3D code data
========

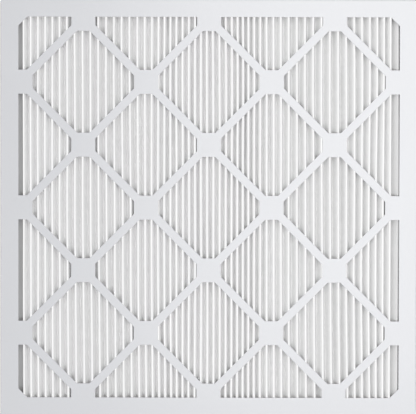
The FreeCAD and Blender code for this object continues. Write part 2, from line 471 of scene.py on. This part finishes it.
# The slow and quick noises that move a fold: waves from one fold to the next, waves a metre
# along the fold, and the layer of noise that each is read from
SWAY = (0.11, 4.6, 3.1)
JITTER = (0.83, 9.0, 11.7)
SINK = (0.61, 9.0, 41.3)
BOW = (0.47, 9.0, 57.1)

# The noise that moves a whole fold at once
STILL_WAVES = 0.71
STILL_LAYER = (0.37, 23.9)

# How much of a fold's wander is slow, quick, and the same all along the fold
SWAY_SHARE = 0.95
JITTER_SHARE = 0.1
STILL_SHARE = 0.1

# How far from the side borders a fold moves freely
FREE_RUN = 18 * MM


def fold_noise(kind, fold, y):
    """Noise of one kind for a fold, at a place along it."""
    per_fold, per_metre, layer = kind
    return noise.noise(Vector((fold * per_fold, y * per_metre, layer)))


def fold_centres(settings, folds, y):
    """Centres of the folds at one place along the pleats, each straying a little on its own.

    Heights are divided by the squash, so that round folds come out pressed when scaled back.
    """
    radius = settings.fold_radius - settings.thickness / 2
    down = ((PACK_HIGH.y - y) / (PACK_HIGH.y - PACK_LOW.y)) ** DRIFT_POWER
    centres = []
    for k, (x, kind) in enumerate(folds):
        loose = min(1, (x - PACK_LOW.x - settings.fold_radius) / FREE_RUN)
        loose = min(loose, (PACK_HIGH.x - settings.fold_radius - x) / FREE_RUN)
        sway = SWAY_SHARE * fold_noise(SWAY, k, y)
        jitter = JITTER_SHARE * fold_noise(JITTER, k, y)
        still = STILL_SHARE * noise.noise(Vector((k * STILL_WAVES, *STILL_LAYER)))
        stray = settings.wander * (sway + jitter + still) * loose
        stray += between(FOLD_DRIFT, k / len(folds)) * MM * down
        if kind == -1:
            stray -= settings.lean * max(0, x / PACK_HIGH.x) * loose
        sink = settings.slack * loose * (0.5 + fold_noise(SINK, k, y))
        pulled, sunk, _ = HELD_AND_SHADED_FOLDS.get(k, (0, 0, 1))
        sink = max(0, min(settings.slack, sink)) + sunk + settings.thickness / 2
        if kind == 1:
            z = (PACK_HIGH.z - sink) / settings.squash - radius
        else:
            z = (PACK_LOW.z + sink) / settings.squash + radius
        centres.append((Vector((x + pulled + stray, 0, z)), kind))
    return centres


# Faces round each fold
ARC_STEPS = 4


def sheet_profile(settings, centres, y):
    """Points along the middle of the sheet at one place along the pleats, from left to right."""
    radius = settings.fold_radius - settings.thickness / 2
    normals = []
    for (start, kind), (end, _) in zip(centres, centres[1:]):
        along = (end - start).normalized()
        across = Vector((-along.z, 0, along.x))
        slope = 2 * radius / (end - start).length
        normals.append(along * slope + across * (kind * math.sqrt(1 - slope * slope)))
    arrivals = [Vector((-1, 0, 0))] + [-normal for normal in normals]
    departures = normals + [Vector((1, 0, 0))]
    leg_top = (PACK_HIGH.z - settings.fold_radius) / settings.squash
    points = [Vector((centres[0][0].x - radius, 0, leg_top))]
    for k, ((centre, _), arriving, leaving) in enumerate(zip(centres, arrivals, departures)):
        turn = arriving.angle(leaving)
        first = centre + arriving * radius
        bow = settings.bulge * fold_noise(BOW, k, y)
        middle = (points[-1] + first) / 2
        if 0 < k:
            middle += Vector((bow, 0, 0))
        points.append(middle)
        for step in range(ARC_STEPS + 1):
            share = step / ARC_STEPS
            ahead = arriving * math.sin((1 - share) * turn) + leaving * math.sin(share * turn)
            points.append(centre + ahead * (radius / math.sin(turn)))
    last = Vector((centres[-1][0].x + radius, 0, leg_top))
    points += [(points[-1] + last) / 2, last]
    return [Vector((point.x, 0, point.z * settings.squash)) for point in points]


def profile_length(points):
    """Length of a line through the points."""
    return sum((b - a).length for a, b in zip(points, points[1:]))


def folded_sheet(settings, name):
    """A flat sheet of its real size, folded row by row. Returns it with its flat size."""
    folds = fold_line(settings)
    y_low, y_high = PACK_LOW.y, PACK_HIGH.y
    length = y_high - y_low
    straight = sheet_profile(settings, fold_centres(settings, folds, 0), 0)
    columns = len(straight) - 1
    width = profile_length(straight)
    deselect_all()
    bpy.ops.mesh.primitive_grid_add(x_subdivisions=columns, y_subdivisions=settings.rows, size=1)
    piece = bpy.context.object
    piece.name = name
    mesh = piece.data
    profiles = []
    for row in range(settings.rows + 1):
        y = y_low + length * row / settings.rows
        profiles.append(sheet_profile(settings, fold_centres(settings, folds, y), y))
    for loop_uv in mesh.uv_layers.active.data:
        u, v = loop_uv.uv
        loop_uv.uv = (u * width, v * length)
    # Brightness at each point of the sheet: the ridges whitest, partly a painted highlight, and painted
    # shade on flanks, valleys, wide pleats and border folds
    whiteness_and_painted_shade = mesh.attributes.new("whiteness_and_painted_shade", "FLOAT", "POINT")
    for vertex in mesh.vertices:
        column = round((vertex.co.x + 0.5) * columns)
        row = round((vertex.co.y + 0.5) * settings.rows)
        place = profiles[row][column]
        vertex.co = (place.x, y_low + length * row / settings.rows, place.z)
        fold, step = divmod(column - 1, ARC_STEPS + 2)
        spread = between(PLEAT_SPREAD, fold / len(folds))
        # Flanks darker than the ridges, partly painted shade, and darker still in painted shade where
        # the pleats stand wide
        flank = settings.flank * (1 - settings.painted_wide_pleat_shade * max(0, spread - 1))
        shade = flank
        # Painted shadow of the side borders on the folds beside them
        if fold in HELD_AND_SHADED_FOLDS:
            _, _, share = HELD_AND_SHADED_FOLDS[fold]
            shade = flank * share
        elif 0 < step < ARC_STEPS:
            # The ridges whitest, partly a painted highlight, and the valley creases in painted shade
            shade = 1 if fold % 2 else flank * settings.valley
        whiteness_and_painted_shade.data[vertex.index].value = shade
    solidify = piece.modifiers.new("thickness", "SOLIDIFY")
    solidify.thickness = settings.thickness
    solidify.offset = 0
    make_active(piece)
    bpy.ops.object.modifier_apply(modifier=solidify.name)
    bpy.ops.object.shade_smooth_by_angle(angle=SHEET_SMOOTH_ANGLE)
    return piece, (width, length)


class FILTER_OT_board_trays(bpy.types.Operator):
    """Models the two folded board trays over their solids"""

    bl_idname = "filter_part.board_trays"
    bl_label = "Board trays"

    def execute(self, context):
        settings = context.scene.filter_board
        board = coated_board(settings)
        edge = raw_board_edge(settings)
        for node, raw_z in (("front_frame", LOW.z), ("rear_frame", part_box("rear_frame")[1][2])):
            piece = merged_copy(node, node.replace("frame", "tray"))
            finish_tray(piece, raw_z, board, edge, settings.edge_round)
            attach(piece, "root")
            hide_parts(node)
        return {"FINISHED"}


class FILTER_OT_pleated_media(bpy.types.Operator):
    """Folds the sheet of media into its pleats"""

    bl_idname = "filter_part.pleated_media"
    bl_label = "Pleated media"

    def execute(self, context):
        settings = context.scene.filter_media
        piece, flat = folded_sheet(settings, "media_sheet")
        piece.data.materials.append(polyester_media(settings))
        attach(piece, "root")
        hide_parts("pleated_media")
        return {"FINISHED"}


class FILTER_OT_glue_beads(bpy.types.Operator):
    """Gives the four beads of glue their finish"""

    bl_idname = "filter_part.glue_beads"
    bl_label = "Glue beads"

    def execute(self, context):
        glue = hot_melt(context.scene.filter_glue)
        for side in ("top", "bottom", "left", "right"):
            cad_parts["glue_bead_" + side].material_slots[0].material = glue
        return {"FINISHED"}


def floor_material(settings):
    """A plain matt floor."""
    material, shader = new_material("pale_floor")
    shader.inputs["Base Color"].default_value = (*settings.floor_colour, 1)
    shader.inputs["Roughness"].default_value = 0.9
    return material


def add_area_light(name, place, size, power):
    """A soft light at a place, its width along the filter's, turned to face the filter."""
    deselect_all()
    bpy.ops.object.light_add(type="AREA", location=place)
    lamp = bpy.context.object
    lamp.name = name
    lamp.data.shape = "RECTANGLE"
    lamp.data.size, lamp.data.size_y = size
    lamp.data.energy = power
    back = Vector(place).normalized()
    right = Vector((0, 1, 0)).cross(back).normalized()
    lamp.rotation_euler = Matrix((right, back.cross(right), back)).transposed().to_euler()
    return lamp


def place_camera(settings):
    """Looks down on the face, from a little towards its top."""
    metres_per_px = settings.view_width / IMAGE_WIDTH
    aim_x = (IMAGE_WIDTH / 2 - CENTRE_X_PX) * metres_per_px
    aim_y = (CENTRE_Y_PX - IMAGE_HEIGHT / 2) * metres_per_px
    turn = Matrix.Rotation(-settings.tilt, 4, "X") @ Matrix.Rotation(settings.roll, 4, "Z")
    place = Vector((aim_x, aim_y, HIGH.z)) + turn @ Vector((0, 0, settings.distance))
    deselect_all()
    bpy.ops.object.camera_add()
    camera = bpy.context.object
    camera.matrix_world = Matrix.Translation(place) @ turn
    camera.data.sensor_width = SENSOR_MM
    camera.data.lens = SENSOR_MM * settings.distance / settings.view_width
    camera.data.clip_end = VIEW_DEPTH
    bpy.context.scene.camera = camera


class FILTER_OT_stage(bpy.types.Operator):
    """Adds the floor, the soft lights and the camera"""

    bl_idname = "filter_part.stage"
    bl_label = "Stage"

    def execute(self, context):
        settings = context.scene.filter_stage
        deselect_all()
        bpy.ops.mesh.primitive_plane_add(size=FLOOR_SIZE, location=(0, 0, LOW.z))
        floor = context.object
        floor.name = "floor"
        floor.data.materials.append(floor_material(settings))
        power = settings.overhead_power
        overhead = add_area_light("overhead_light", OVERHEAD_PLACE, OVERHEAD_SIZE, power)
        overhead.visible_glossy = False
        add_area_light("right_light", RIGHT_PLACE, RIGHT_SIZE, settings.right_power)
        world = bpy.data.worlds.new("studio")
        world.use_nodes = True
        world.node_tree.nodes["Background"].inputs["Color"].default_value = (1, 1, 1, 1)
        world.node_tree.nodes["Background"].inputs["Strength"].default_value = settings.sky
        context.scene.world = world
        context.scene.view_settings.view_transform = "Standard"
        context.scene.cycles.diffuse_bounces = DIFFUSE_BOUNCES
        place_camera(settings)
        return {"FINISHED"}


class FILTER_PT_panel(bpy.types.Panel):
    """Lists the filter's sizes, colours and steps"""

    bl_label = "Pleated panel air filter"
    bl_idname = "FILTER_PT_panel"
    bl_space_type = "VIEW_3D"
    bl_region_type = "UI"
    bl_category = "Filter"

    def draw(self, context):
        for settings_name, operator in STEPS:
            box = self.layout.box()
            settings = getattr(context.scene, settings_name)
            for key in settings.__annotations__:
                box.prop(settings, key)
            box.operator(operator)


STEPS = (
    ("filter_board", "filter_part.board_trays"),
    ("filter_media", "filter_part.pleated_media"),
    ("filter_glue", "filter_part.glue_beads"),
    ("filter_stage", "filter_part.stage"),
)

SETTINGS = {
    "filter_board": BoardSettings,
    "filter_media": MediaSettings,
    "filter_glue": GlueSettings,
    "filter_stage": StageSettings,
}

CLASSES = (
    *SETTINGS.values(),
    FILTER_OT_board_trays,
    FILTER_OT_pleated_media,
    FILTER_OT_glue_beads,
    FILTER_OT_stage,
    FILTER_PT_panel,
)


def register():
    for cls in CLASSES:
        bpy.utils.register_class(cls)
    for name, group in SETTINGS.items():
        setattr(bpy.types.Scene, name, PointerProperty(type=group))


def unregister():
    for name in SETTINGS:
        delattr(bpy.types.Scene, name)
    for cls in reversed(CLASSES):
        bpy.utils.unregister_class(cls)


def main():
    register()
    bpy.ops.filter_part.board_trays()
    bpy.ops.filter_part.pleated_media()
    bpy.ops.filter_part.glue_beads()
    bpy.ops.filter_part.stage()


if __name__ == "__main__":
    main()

========

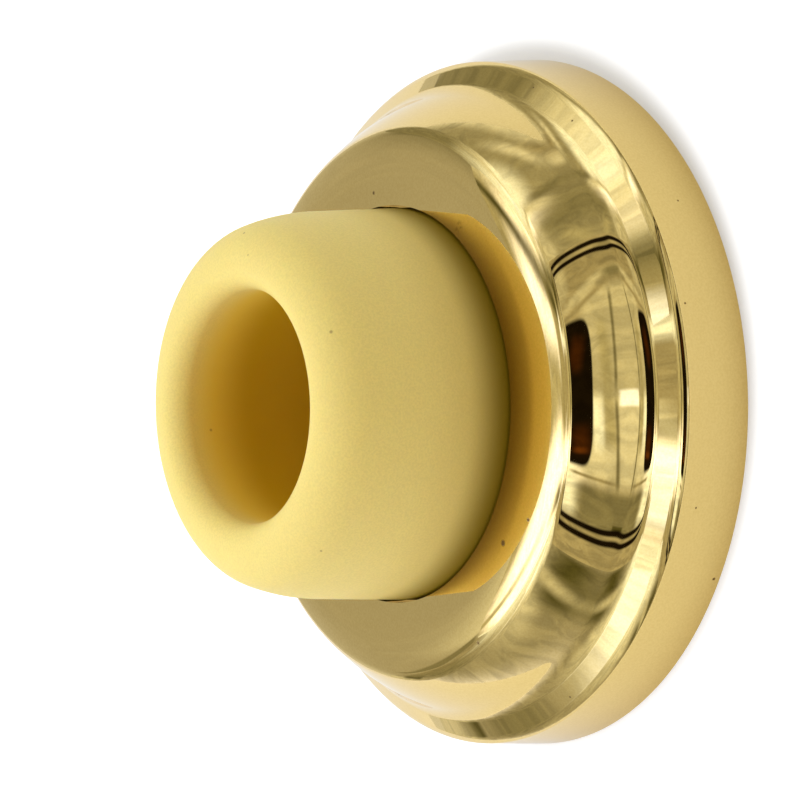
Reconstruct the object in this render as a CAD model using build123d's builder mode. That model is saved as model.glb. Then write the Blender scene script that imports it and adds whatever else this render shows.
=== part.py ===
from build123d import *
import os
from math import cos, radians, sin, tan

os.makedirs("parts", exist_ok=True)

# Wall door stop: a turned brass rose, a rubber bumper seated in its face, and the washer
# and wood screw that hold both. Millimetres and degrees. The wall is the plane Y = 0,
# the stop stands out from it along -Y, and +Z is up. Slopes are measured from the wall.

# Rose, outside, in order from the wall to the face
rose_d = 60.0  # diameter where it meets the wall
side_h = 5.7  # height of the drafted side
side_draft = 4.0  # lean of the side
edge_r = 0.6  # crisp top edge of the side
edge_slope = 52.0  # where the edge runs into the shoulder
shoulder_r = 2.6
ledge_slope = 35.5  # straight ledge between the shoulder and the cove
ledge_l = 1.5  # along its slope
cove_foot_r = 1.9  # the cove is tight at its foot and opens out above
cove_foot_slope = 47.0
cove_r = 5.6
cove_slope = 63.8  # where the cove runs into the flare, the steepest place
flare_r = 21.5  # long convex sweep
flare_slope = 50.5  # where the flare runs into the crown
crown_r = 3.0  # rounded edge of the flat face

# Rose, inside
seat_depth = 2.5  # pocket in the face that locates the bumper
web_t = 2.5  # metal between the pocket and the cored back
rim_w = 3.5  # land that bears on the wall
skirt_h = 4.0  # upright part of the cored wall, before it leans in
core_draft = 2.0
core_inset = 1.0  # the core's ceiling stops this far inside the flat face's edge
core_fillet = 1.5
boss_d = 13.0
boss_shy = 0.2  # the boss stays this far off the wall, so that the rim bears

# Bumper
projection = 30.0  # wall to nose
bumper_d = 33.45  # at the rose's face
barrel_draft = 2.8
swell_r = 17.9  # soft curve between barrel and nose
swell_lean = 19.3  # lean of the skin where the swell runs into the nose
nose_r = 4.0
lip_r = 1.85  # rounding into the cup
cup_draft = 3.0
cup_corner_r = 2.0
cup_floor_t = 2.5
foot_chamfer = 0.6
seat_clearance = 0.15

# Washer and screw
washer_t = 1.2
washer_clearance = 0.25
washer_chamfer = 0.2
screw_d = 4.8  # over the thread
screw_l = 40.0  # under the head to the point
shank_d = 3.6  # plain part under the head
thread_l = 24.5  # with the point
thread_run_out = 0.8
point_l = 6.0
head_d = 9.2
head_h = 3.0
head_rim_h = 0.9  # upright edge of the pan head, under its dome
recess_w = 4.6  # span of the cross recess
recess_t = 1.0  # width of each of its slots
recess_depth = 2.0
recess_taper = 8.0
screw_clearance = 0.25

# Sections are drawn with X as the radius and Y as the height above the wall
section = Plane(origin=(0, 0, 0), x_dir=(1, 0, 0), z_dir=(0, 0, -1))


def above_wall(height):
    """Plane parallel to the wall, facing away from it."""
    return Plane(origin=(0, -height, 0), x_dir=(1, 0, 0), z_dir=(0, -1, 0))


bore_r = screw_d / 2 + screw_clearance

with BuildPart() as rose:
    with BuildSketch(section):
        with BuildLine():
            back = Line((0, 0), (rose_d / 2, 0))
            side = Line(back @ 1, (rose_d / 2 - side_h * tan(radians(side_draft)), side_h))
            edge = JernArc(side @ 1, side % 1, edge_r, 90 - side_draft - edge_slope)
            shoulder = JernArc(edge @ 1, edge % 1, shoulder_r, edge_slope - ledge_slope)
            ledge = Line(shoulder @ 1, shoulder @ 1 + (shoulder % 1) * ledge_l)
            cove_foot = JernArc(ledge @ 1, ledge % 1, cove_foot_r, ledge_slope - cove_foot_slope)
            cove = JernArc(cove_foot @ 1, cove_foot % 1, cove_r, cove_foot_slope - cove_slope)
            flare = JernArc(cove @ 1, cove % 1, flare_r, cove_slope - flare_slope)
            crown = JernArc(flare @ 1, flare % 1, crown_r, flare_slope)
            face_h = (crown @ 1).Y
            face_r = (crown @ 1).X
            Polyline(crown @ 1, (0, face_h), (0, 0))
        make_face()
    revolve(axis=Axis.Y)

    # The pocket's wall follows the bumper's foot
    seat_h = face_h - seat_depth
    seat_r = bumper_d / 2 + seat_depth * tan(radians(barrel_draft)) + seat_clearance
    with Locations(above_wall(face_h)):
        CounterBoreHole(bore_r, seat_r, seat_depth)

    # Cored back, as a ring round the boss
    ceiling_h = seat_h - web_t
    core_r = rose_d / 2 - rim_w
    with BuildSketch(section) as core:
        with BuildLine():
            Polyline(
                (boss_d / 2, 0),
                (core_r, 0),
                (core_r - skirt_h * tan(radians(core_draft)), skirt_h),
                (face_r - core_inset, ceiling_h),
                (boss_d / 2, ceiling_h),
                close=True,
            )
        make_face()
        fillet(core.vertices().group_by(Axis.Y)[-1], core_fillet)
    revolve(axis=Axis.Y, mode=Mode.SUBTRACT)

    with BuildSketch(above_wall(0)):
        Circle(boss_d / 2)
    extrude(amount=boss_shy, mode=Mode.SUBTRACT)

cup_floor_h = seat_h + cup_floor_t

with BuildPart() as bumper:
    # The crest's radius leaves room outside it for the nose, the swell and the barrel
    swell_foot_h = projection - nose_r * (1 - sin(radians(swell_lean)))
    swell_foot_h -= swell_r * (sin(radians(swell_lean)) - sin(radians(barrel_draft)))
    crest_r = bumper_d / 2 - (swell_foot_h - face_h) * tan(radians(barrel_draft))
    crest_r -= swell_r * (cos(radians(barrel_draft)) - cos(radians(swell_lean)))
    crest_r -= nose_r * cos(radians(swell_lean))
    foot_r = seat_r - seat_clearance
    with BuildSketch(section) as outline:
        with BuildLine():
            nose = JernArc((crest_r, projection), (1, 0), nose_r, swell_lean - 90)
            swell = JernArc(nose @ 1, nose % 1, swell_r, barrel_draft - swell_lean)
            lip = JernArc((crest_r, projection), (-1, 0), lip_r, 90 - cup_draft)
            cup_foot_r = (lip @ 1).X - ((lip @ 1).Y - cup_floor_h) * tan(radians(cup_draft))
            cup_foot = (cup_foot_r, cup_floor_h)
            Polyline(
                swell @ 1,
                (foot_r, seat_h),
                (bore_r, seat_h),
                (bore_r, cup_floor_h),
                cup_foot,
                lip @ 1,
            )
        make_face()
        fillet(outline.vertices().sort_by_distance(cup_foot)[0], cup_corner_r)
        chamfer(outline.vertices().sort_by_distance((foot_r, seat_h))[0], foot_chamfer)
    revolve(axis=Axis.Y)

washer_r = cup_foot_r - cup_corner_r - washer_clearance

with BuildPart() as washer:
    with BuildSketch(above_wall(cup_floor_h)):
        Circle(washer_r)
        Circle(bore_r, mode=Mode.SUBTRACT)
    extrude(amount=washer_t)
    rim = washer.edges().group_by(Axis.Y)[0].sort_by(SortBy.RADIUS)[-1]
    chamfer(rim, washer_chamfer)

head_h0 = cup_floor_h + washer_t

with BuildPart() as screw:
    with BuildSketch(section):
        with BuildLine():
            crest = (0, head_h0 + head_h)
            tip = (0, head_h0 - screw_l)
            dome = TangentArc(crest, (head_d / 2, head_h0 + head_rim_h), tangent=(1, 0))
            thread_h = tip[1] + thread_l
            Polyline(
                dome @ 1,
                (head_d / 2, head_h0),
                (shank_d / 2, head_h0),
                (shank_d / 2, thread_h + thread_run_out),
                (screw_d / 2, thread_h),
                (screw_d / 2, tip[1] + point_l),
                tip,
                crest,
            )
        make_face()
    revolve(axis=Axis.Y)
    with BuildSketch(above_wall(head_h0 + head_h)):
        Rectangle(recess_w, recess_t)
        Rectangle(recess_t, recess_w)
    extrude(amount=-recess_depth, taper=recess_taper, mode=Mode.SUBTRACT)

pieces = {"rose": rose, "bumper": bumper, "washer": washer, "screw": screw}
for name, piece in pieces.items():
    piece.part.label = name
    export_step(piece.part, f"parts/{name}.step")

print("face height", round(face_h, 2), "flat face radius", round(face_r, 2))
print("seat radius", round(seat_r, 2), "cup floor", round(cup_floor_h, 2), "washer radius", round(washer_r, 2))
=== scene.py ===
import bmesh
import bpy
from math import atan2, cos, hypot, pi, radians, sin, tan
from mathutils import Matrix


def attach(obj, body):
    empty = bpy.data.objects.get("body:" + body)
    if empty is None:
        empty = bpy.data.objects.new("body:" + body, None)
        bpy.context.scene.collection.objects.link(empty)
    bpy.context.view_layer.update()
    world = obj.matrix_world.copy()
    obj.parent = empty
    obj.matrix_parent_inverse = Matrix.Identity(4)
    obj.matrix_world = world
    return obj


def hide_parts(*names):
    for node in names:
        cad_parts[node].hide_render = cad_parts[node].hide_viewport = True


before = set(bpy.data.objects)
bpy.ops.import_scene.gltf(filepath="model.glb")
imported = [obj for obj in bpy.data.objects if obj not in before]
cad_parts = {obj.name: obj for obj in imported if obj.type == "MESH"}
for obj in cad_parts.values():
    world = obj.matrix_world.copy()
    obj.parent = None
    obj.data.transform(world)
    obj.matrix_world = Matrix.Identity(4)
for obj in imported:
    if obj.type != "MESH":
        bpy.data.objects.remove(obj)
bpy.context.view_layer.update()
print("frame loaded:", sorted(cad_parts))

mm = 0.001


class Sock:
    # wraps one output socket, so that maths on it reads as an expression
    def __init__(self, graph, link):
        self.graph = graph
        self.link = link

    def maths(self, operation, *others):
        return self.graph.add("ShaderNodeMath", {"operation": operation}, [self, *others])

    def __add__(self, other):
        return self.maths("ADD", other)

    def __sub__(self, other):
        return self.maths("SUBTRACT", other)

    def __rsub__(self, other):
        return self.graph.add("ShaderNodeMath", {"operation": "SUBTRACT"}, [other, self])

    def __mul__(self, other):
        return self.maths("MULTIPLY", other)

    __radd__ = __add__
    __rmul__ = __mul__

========

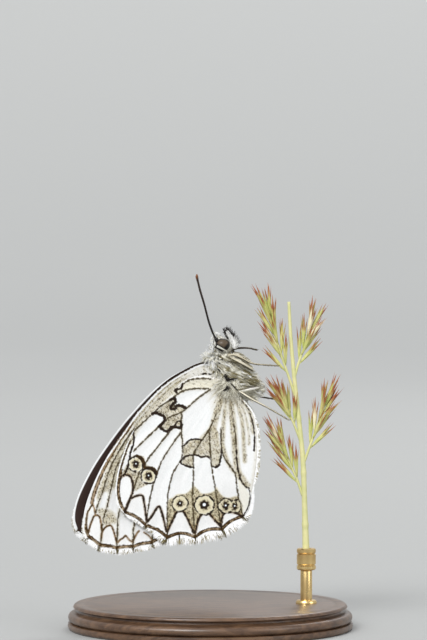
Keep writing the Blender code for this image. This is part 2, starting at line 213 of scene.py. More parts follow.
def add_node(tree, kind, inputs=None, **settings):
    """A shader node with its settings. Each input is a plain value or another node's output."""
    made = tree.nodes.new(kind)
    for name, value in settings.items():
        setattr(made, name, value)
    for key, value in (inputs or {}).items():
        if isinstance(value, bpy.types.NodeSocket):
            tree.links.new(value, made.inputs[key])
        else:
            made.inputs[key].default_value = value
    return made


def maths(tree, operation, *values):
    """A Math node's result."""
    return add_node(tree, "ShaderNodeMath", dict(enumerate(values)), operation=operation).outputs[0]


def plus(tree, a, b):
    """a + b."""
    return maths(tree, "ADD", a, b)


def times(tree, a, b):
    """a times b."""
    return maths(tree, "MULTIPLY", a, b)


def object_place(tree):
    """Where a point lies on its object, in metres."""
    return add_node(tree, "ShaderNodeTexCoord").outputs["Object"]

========

Using the entries above, give again exactly the lines from the line holding "head_h0 = cup_floor_h + washer_t" through the line holding "obj.parent = None". Include both end lines and nothing else.

head_h0 = cup_floor_h + washer_t

with BuildPart() as screw:
    with BuildSketch(section):
        with BuildLine():
            crest = (0, head_h0 + head_h)
            tip = (0, head_h0 - screw_l)
            dome = TangentArc(crest, (head_d / 2, head_h0 + head_rim_h), tangent=(1, 0))
            thread_h = tip[1] + thread_l
            Polyline(
                dome @ 1,
                (head_d / 2, head_h0),
                (shank_d / 2, head_h0),
                (shank_d / 2, thread_h + thread_run_out),
                (screw_d / 2, thread_h),
                (screw_d / 2, tip[1] + point_l),
                tip,
                crest,
            )
        make_face()
    revolve(axis=Axis.Y)
    with BuildSketch(above_wall(head_h0 + head_h)):
        Rectangle(recess_w, recess_t)
        Rectangle(recess_t, recess_w)
    extrude(amount=-recess_depth, taper=recess_taper, mode=Mode.SUBTRACT)

pieces = {"rose": rose, "bumper": bumper, "washer": washer, "screw": screw}
for name, piece in pieces.items():
    piece.part.label = name
    export_step(piece.part, f"parts/{name}.step")

print("face height", round(face_h, 2), "flat face radius", round(face_r, 2))
print("seat radius", round(seat_r, 2), "cup floor", round(cup_floor_h, 2), "washer radius", round(washer_r, 2))
=== scene.py ===
import bmesh
import bpy
from math import atan2, cos, hypot, pi, radians, sin, tan
from mathutils import Matrix


def attach(obj, body):
    empty = bpy.data.objects.get("body:" + body)
    if empty is None:
        empty = bpy.data.objects.new("body:" + body, None)
        bpy.context.scene.collection.objects.link(empty)
    bpy.context.view_layer.update()
    world = obj.matrix_world.copy()
    obj.parent = empty
    obj.matrix_parent_inverse = Matrix.Identity(4)
    obj.matrix_world = world
    return obj


def hide_parts(*names):
    for node in names:
        cad_parts[node].hide_render = cad_parts[node].hide_viewport = True


before = set(bpy.data.objects)
bpy.ops.import_scene.gltf(filepath="model.glb")
imported = [obj for obj in bpy.data.objects if obj not in before]
cad_parts = {obj.name: obj for obj in imported if obj.type == "MESH"}
for obj in cad_parts.values():
    world = obj.matrix_world.copy()
    obj.parent = None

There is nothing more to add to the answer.